A streamlined distribution system, meanwhile, has equipped 7-Eleven to execute a fresh food program package that can compete in a town famous for its delis. The New York store gets daily deliveries from a corporate commissary on Long Island, as well as daily delivery of fresh bakery products from a Long Island bakery.
7-Eleven has been rolling out its own next-generation fresh food products since the start of the year, beginning with the national launch of Pick Smart sandwiches, grilled items, and packaged baked goods with lower fat and calorie content. Fresh foods carrying the Pick Smart label must contain no more than 10 grams of fat and 420 calories, and are priced on a par with similar items that retail for between $1.59 and $3.69.
"Portable, easy-to-eat foods are changing the way Americans eat," says Kathy Hasty, 7-Eleven category manager for fresh sandwiches.
Ciabatta bread is the new star of 7-Eleven's latest line of fresh-made-daily sandwiches, a program under development for more than a year by the chain's food development team.
In addition to recently inking a deal with Citibank to offer free ATM access in more than 5,500 stores, 7-Eleven is also launching a national Hispanic program in partnership with Inca Products, LLC, an Indianapolis-based company that creates authentic Hispanic product solutions for c-store retailers and distributors. The program will roll out first in California, Arizona, and Colorado.
The 7-Eleven program combines a complete three-foot display featuring over 80 dry grocery and HBC products, along with 10 beverage offerings in the refrigerated section. The program provides the most popular brands and flavors from various recognizable, authentic Hispanic brands, among them Jumex, Jarritos, La Costena, Hershey Lorena, Nestle, and El Azteca.

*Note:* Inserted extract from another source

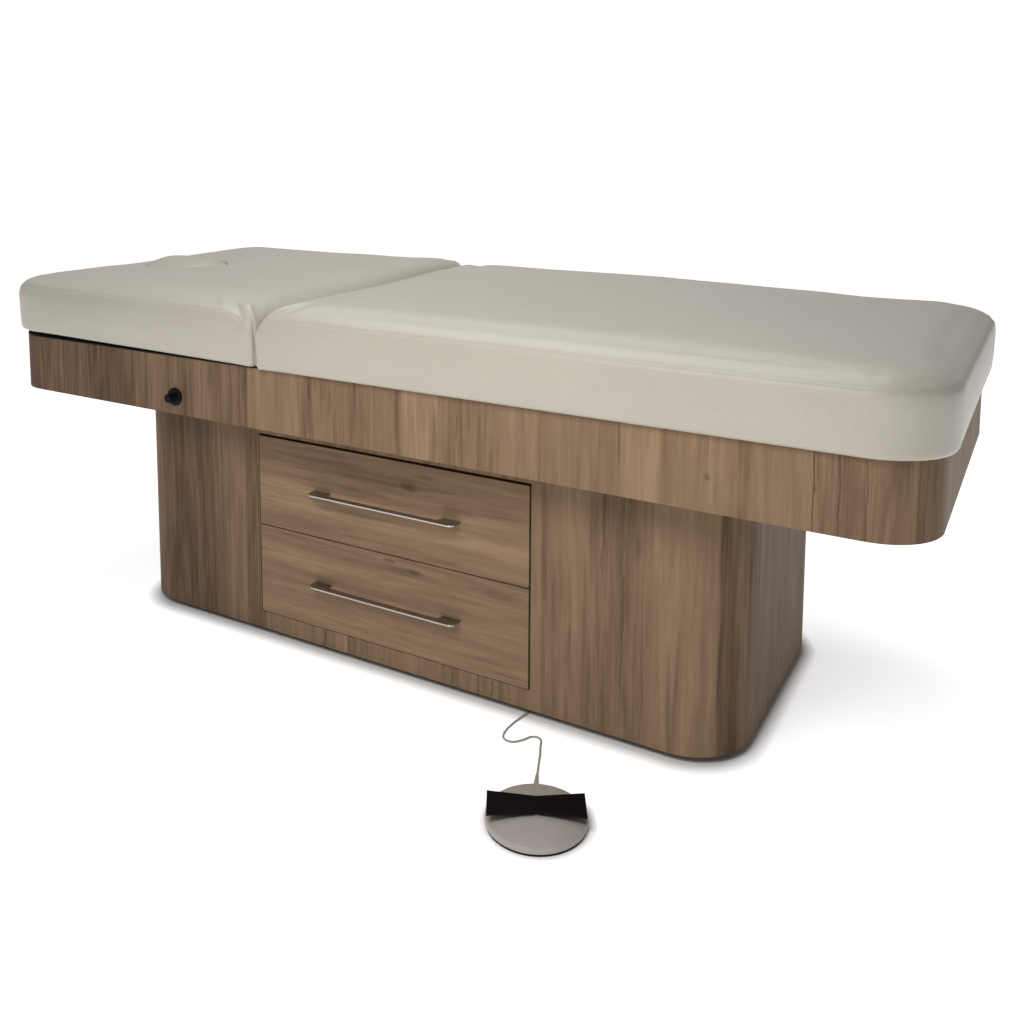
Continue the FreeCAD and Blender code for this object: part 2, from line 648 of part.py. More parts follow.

The rollout is expected to expand into 7-Eleven's Central and East Coast divisions in the second quarter of this year.
In addition to supplying customized product displays and a wide range of more than 300 popular Hispanic products, Inca also provides consolidated shipment programs and VMI services to help its customers manage their inventories and reduce their costs.
Also recognized as one of the nation's foremost c-store operators is La Crosse, Wis.-based Kwik Trip, Inc., which operates 320 locations in Wisconsin, Minnesota, and Iowa, offering a full spectrum of proprietary food, dairy, and bakery items.
Kwik Trip's vertically integrated supply chain includes its own bakery, dairy, and commissary. As such, the chain is driving sales and reaping higher profits on a wide variety of high-quality prepared foods, signature baked goods, fresh produce, coffee, and other high-margin food items.
The chain's strategy is to build up its equity as a primary convenience destination with a set of signature programs that includes Cafe Karuba coffee, Hot Spot grill items, Kwikery Bakery, and Nature's Touch dairy items.
Kwik Trip also recently bowed "The Glazer," a proprietary Krispy Kreme-type doughnut that company officials say is extremely successful.
With a steady growth rate of 10 to 15 new stores per year, the company also runs Cafe Karuba and Hearty Platter restaurants, and Tobacco Outlet Plus (TOP) cigar stores.
In February Kwik Trip unveiled plans to build a new $14 million commissary adjacent to its existing distribution center, set to be completed by spring 2007.
Of late, Kwik Trip is pushing a major rollout stressing a guarantee on the quality of its fuel offering. Because the company retails its own branded gasoline, Kwik Trip is able to offer a proprietary Kwik Card credit card that acts as a loyalty card as well. Customers who pay with a Kwik Card receive an instant rebate of three cents per gallon on all fuel purchases, as well as a 3 percent rebate on anything they buy inside the store. Customers also have the option of donating rebates to charity, and the company adds another 1 percent to whatever that amount is.
A super response
To retain market share and enhance their one-stop positioning, meanwhile, several national and regional supermarket chains are volleying back at c-stores with gasoline-based c-store concepts of their own. One such retailer is Pittsburgh-based Giant Eagle, which has enjoyed great success with the GetGo gasoline/c-store hybrid concept.
The chain runs two types of GetGo stores: small units placed adjacent to existing Giant Eagle supermarkets, and standalone units as large as 4,500 square feet. The GetGo Kitchen, which functions as a major department in most of the stores, offers gourmet salads, sandwiches, wraps, and baked goods, all made to customer specifications.
Touchscreen kiosks let shoppers custom-order fresh sandwiches and other food. The kitchen also prepares items merchandised in a grab-and-go case.
Building on its already strong brand recognition, Giant Eagle has created an aggressive, tightly focused marketing strategy to get gas customers inside the GetGo stores, inclusive of multiple marketing efforts, sophisticated sampling programs, and signage that communicates the high-quality food offering.
Giant Eagle also heavily promotes some corporate brand items inside GetGos, including a relatively new Market District line that now features more than 10 freshly brewed coffee blends.
As a means of rewarding -- and retaining -- its supermarket customers, Giant Eagle continues to court them with its wildly successful cross-promotional "fuelperks!" program, which gives customers 10 cents-per-gallon discounts for every $50 spent inside stores. More than 1.5 million Giant Eagle customers redeemed fuelperks! rewards at GetGo locations last year.
The chain says it will continue to seek ways to build on the success of the popular fuelperks! customer loyalty program as it awaits the opening of its 100th GetGo fuel and convenience store in the coming months.